Prevent thermal damage

26-Apr-2017

 

 

At first sight it does not stand out. Until you take a second look and know what to look for. That's when you see it. Thermal damage to your chocolate is not a good way to advertise your brand. If you prefer your production to be flawless, Lareka has come up with a breakthrough!

 

What exactly is the problem?

Premium chocolate bars are sealed in aluminium foil. A 140°C sealing bar comes close to the chocolate bars during the sealing process. The result is thermal damage to your chocolate bars. The heat causes corners and edges to melt and irregularities to develop.
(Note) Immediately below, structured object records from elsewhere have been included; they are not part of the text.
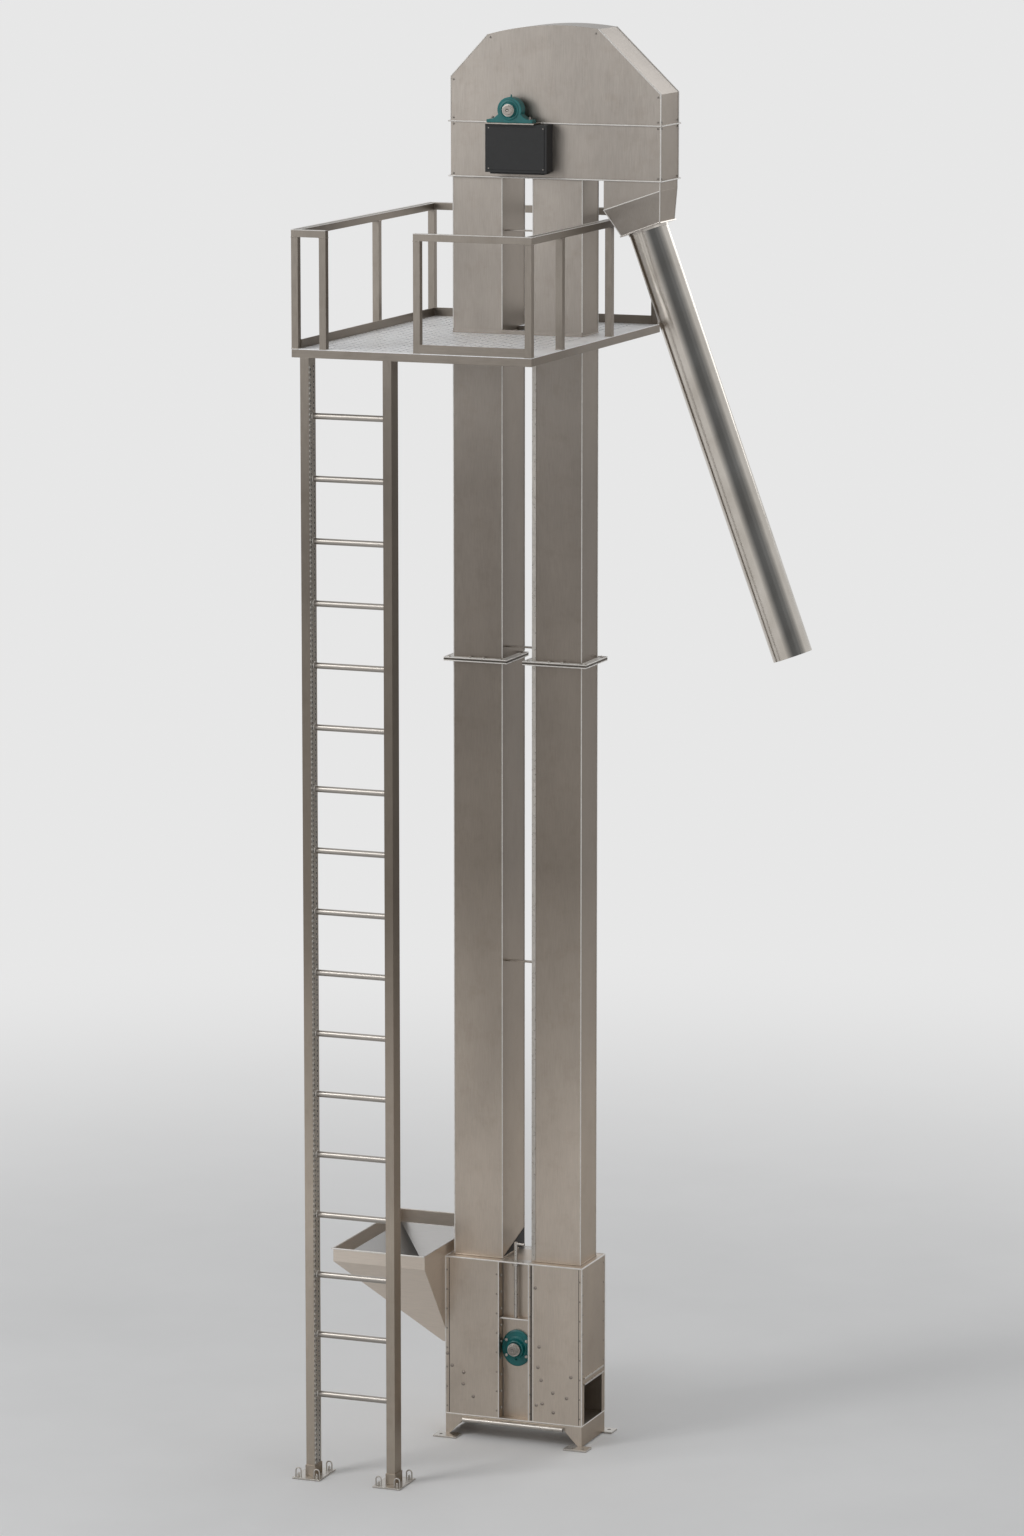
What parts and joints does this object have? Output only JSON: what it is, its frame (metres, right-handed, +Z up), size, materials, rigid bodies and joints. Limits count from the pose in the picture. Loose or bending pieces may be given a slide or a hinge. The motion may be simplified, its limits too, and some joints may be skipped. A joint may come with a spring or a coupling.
{
  "type": "bucket elevator",
  "caption": "Twin-leg bucket elevator with boot, inlet hopper, screw take-up, head, discharge pipe, railed platform and ladder.",
  "frame": {"origin": "on the floor at the centre of the boot's four anchor holes", "axes": "+Z up, -Y towards the take-up and ladder side, +X towards the discharge pipe"},
  "size_m": [2.337, 1.813, 7.0294],
  "materials": {
    "satin_steel": "satin brushed stainless",
    "teal_casting": "teal enamel on casting",
    "black_box": "matt moulded",
    "fastener": "plain",
    "polished_steel": "polished stainless",
    "shaft_steel": "turned",
    "deck_plate": "embossed",
    "belt_rubber": "matt",
    "bucket_plastic": "moulded",
    "drum_steel": "turned",
    "drive_paint": "enamel"
  },
  "bodies": {
    "root": {"bearing_shelves": "satin_steel", "belt": "belt_rubber", "boot_cleanout_wall": "satin_steel", "boot_feet": "satin_steel", "boot_floor": "satin_steel", "boot_front_panels": "satin_steel", "boot_inlet_wall": "satin_steel", "boot_rear_panels": "satin_steel", "boot_recess_channels": "satin_steel", "boot_top_plate": "satin_steel", "buckets": "bucket_plastic", "chute_collar": "polished_steel", "chute_transition": "satin_steel", "cleanout_rails": "satin_steel", "control_box": "black_box", "control_box_lid": "black_box", "discharge_pipe": "polished_steel", "discharge_spout": "satin_steel", "drive_motor": "drive_paint", "front_tie_tube": "polished_steel", "gearbox": "drive_paint", "head_bearings": "teal_casting", "head_bolts": "fastener", "head_casing": "satin_steel", "head_floor": "satin_steel", "head_hood": "satin_steel", "inlet_hopper": "satin_steel", "ladder_anchor_bolts": "fastener", "ladder_feet": "satin_steel", "ladder_rail_left": "satin_steel", "ladder_rail_right": "satin_steel", "ladder_rungs": "polished_steel", "leg_brackets": "satin_steel", "leg_flange_bolts": "fastener", "leg_left_lower": "satin_steel", "leg_left_upper": "satin_steel", "leg_right_lower": "satin_steel", "leg_right_upper": "satin_steel", "leg_seam_strip": "satin_steel", "lid_screws": "fastener", "platform_deck": "deck_plate", "platform_frame": "satin_steel", "plinth": "satin_steel", "railing_left": "satin_steel", "railing_right": "satin_steel", "takeup_brackets": "satin_steel", "takeup_rails": "satin_steel", "toe_boards": "satin_steel", "torque_arm": "satin_steel"},
    "head_drive": {"head_shaft": "shaft_steel", "head_pulley": "drum_steel", "head_collar": "shaft_steel"},
    "takeup": {"takeup_plates": "satin_steel", "boot_bearings": "teal_casting", "boot_bearing_bolts": "fastener"},
    "boot_drum": {"boot_shaft": "shaft_steel", "boot_pulley": "drum_steel", "boot_collars": "shaft_steel"},
    "screw_front": {"takeup_screw_front": "shaft_steel"},
    "screw_rear": {"takeup_screw_rear": "shaft_steel"}
  },
  "joints": [
    {"name": "head_pulley_spin", "type": "hinge", "parent": "root", "child": "head_drive", "pos_m": [0, 0, 6.625], "axis": [0, 1, 0], "continuous": true},
    {"name": "takeup_slide", "type": "slide", "parent": "root", "child": "takeup", "axis": [0, 0, 1], "range_m": [0, 0.1]},
    {"name": "boot_pulley_spin", "type": "hinge", "parent": "takeup", "child": "boot_drum", "pos_m": [0, 0, 0.47], "axis": [0, 1, 0], "continuous": true},
    {"name": "takeup_screw_front_turn", "type": "hinge", "parent": "takeup", "child": "screw_front", "pos_m": [0, -0.1294, 0.9], "axis": [0, 0, 1], "range_deg": [0, 7200]},
    {"name": "takeup_screw_rear_turn", "type": "hinge", "parent": "takeup", "child": "screw_rear", "pos_m": [0, 0.1294, 0.9], "axis": [0, 0, 1], "range_deg": [0, 7200]}
  ],
  "couplings": [
    {"joint": "boot_pulley_spin", "follows": "head_pulley_spin", "ratio": 1},
    {"joint": "takeup_screw_front_turn", "follows": "takeup_slide", "rad_per_m": 1256.6},
    {"joint": "takeup_screw_rear_turn", "follows": "takeup_slide", "rad_per_m": 1256.6}
  ]
}
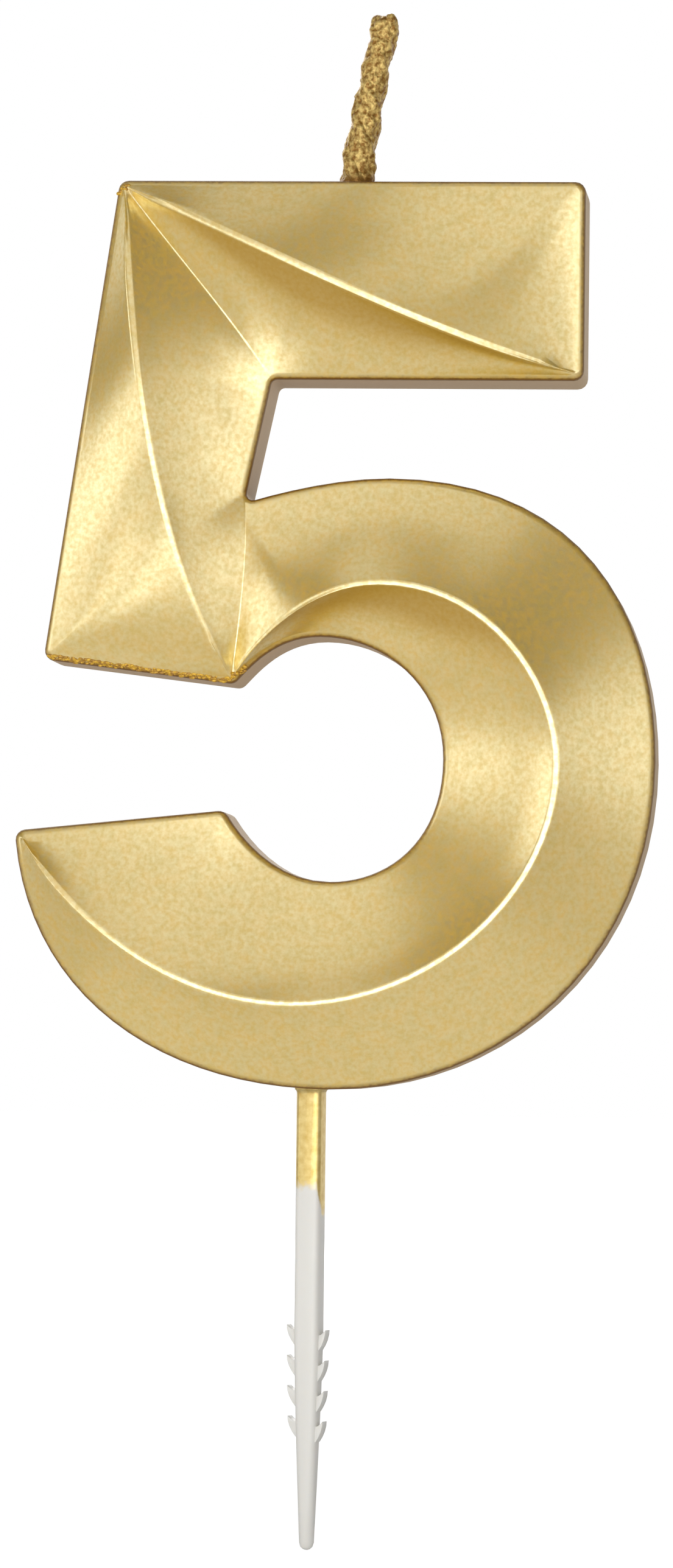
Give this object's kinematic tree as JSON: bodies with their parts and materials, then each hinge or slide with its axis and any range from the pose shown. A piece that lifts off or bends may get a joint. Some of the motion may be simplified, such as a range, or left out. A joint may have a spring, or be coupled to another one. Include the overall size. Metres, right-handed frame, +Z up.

During the tempering process, the chocolate temperature is controlled to within a few tenths of a degree for optimal snap, sheen, taste and shelf-life. A strange state of affairs. Because during packaging, we heat the chocolate indirectly with a super-hot sealing bar. The worst nightmare for any confectioner.

 

Packaging at approximately 26°C

From now on, you can package your chocolate without any thermal damage or aesthetic defects. Lareka has developed a conversion kit with a shield between the hot bar and the product, which stays at just 26°C. The result is that the chocolate bars are flawless, with a perfect sheen, and are a delight to the eye.

 

A First

The new sealing bar has integrated ventilation with cooling ribs. There is a minimal connection between the holder and the heating mechanism. As a result, it stays at approximately 26°C on the product side. The sealing bar is 3D printed in stainless steel. The unit is supplied as a fully complete kit consisting of sealing bars, bottom guides, air cooling and other accessories. Lareka once again shows that innovation is embedded in its DNA. We have a solution for every die-fold packaging machine.